Mississippi Topsoils of Cold Spring produces premium compost products using arbor trimmings and waste from a nearby chicken-processing facility. Using a containerized system, the company takes waste that was costly for the poultry processor to dispose and converts it to a revenue stream. AURI tested various feedstocks for the company’s compost system and assisted with new product feasibility.
USA Solutions in St. Joseph makes corn-stalk based Compost-A-Mats for swine farrowing and nursery facilities. Distributed nationwide, the single-use, biodegradable mat is an alternative to rubber and tests show it improves animal comfort and health. AURI connected USA Solutions with a northern Minnesota company that could produce the mats and provided technical assistance and testing.

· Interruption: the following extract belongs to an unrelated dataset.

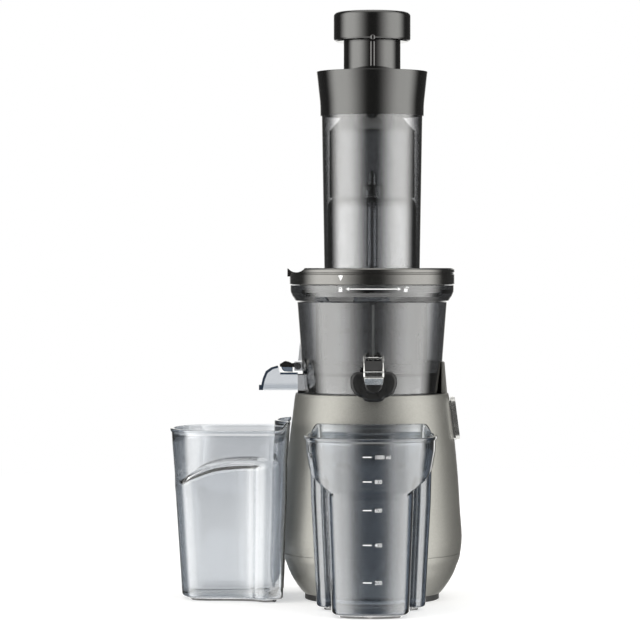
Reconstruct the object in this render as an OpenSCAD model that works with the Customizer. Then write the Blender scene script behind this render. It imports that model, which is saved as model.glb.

Not all AURI efforts focus on commercializing products for individual businesses. Some projects help entire industries examine emerging opportunities. For example:
Biofuels. AURI has provided thousands of hours to biodiesel development since the early 1990s, including technical assistance to every biodiesel producer in the state. AURI has helped with quality assurance, troubleshooting and identifying uses for coproducts such as crude glycerin. AURI and collaborating partners also completed a comprehensive review of the biofuel industry’s training and education needs, including job market potential. The Minnesota Renewable Energy Roundtable, which AURI facilitates, is using the information for curriculum development.
Coproduct and biomass utilization AURI aggressively supports development of new uses for ag-processing coproducts and biomass. AURI’s coproduct lab and pilot plant in Waseca is helping to densify biomass for fuels, testing new uses for processing leftovers, and assessing biomass collection, storage, transportation, combustion and economic issues.
New steak cuts. AURI, in conjunction with the Minnesota Beef Council and meat processors, is raising awareness of new, higher-value cuts of beef chuck, such as flat iron and ranch-cut steaks. Chuck is typically processed into roasts or ground beef and this effort offers higher-value opportunities for the beef industry.